The construction of a PhD project involves the identification of realistic goals. Furthermore these goals are intended to be realisable within the allotted period of time for study. The doctoral candidates whom we interviewed were not responsible for identifying their initial research topics nor the outline structure of their intended study. This task had been accomplished by the supervisor who assumed full responsibility for the identification of projects and attracting necessary funding. Thus the assignment of thesis topics to students is part of their experience of pedagogic continuity. Many of the students’ accounts of their work in the laboratory sciences are couched in terms of problems and projects being determined for them. They construct research problems that arise from the research programmes of the laboratory, the research group or the group leader. They are not necessarily derived initially from a personal commitment or personal relationship with the topic of their research.
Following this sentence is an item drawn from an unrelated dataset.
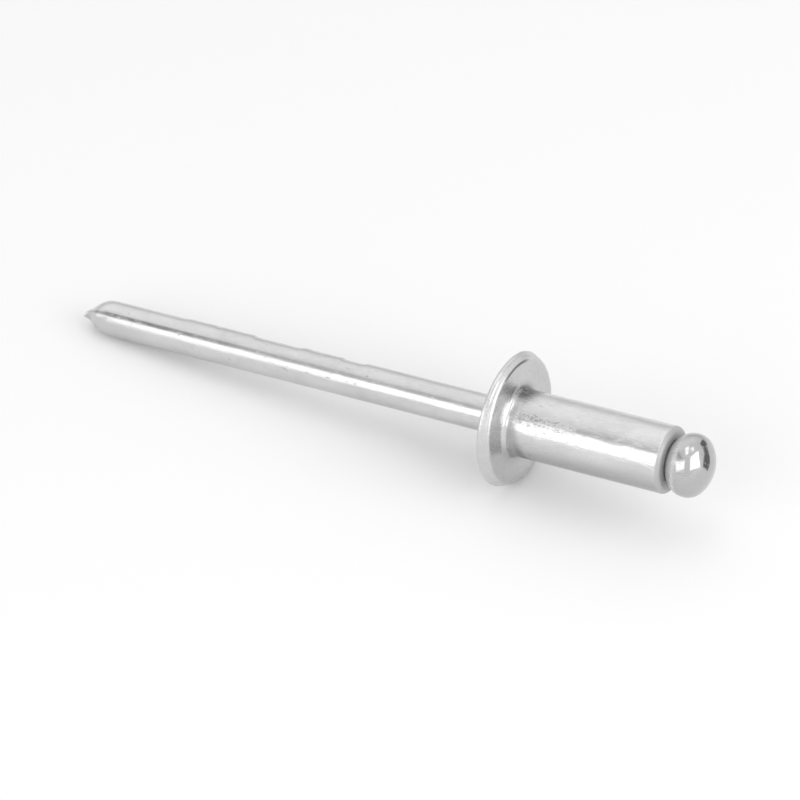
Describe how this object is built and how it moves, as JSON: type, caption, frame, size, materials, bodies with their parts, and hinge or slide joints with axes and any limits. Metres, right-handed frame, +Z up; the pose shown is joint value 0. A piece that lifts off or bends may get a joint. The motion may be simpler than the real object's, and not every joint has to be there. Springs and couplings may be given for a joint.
{
  "type": "blind rivet",
  "caption": "Open-end blind rivet with a domed head: a hollow aluminium body on a headed steel mandrel with a pinched point.",
  "frame": {"origin": "on the surface that the rivet lies on, under the middle of its box", "axes": "+X along the rivet towards the mandrel's head, +Z up; the rivet's own axis rises 6.21 degrees towards +X, because the flange's edge and the mandrel's point rest on the surface"},
  "size_m": [0.0416, 0.008, 0.008],
  "materials": {
    "body_aluminium": "bright cold-headed aluminium, lightly rubbed, with fine lengthways drawing lines",
    "mandrel_steel": "smooth zinc-plated drawn wire, with a polished pressed head"
  },
  "bodies": {
    "root": {"rivet_body": "body_aluminium", "mandrel": "mandrel_steel"}
  },
  "joints": []
}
For example, Antonia Viera at Forthamstead said of the topic given to her, ‘It was a definite topic. The research project was fairly set out when I arrived and it had an outline to it and how it was theoretically supposed to go’. Her project had not proceeded according to plan, however, partly Antonia suggested because, ‘I’d come from America and had very little lab experience’. A Baynesholme student, Karl Gunderson, told us, ‘Professor Gantry tells me what experiments to do, and other people in the lab show me how to do them.’ Karl went on to say that when he was offered his PhD topic, ‘It wasn’t an area I was interested in before but I’m very interested in it now’.
The students expect the supervisor to choose a manageable project, and to alert them if it is going seriously wrong and needs to be changed. For example Alma Strottle, at Ribblethorpe, said:
It’s a very new technology, very new technology, its been done by one other lab. I’m taking it and using it for something quite big really, and they’ve been using it on a very small scale. So whether I can get the technology to work is another matter. I’m aware that it is going to be difficult. Dr Dewry is aware that it’s going to be difficult, and he’s got a kind of thing up his sleeve if, in a year’s time, I’m still not getting anywhere. So at the end of the day I kind of know I’m going to get a PhD even if it’s not exactly what it should be on.